Within the Washington establishment, however, the prospect of losing Mattis—the “last sane member” of the administration, as he has been called—is viewed with dread. “Mattis has quietly acted to push Trump in a less Trumpian direction on some key foreign-policy issues,” John Glaser, the director of foreign-policy studies at the Cato Institute, told me, highlighting the secretary’s moderating influence on North Korea, NATO, and the Syrian crisis. “He has also quietly curbed Trump’s most dangerous impulses . . . He has done both of these things in a way that eschews media attention and anything that might light Trump’s short fuse.” Former U.S. General Anthony Zinni, who served with Mattis and speaks with him often, also commended his tenure. “I can tell you that throughout the military, the retired community—I do a lot with the military—they just see him as the ideal secretary to have up there for a lot of reasons,” he told me, praising Mattis’s talent for remaining apolitical and centered in an administration that often feels like it’s spinning of its axis. “He certainly tries to keep himself and the military in that lane and I don’t think he has done anything as secretary of defense that anybody should have issues with.”

And yet, even Mattis—a well-read intellectual who joined the Marines at 18—may soon become a casualty of the pernicious office politics of Donald Trump’s West Wing. Sources I have spoken with suggested that the appointment of John Bolton, Trump’s warlike national security adviser, may have contributed to tensions with the Pentagon. “I am not saying that Mattis is not willing to use military force. That would be insane to say that. But what I am saying is that he does not advocate using it—as President Obama used to say—stupidly,” said Lawrence Wilkerson, a former United States Army colonel knows both Mattis and Bolton. “I think he would think that what John might recommend with regard to Syria, what he might recommend with regard to Iran, indeed with what he might openly recommend with regard to North Korea because we aren’t going anywhere there anytime soon—Mattis would not agree with.” Mattis and Bolton’s deputy, Mira Ricardel, are also said to have a contentious relationship dating back to the presidential transition.

The former administration official suggested that Trump’s characterization of Mattis as “sort of a Democrat” was the result of subterfuge by rivals inside the administration. “I think somebody put that thought in his mind. . . . I am sure that wasn’t a kind of spur-of-the-moment, thinking-out-loud remark by the president. It has probably been repeated in front of him,” they told me. If so, the internal power struggle has been unusually muted. The source close to the administration said they hadn’t heard of “any blowups” between Mattis and Bolton or Ricardel, and stressed that disagreeing is part of the job. “If you get guys at that level, if they are doing their jobs they don’t agree on a lot of things on a regular basis,” they told me. (In a recent statement Ricardel said she has “great respect” for General Mattis.)

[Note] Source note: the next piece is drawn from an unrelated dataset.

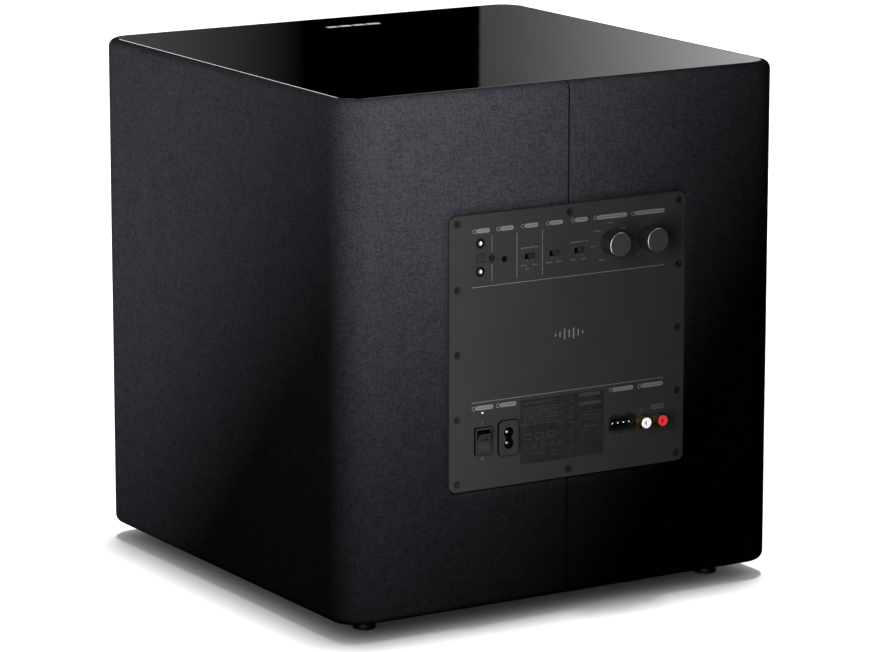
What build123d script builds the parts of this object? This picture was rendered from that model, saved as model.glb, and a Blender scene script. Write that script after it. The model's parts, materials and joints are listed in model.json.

For all the intrigue, of course, the best predictor of longevity in the White House is chemistry with Trump, himself. Mattis was likely always going to be an odd fit for an administration that rewards obsequiousness and punishes dissent. “He is the one who is not going to take any guff from Trump,” said Wilkerson, who has know Mattis for many years. “I mean, he is not going to be disrespectful or anything, but he is going to say, ‘Mr. President, you are naked,’ when he thinks that the president is naked.”

Even for an administration accustomed to chaos, replacing Mattis will be a politically charged exercise. “The most powerful man in the government outside the president of the United States is not the national security adviser, it is not the secretary of state, it is the secretary of defense,” Wilkerson told me. “He’s got more money, he’s got more allies on the Hill, he’s got the military behind him—they have guns. The most powerful guy is that guy—and the presidents muck with them at their peril.” The task becomes even more difficult if Mattis doesn’t go willingly. The former administration official stressed that Chief of Staff John Kelly, who views Mattis as one of his last remaining allies in the administration, would likely fight Trump if ever tasked with firing Mattis. “He would do everything in his power to not do it. I am not sure, if there was a final direct order, if he would resign over it,” this person said.

The true impact of a Mattis departure will hinge upon his successor. Arkansas Senator Tom Cotton; former Treasury Department official, combat veteran, and businessman David McCormick; retired four-star Army General Jack Keane, former Missouri Senator Jim Talent, and Dan Coats, Trump’s director of national intelligence, are among the names currently being floated as potential replacements, according to Foreign Policy. Who Trump ultimately selects could have massive implications, not only for the future of U.S. military engagement, but also for how the federal government divvies up the department’s $717 billion annual budget. “The Pentagon is perhaps the most difficult bureaucracy on earth to run. It is the largest not-for-profit organization on the face of the earth. It uses more fuel than the rest of America combined. It is awesome and it is out of control already. . . . It is a disaster that is held together with bandaids, tape and the leadership at the top,” Wilkerson told me. “What people would fear about someone who is utterly inexperienced and has no idea about what he”—or she—“is doing there.”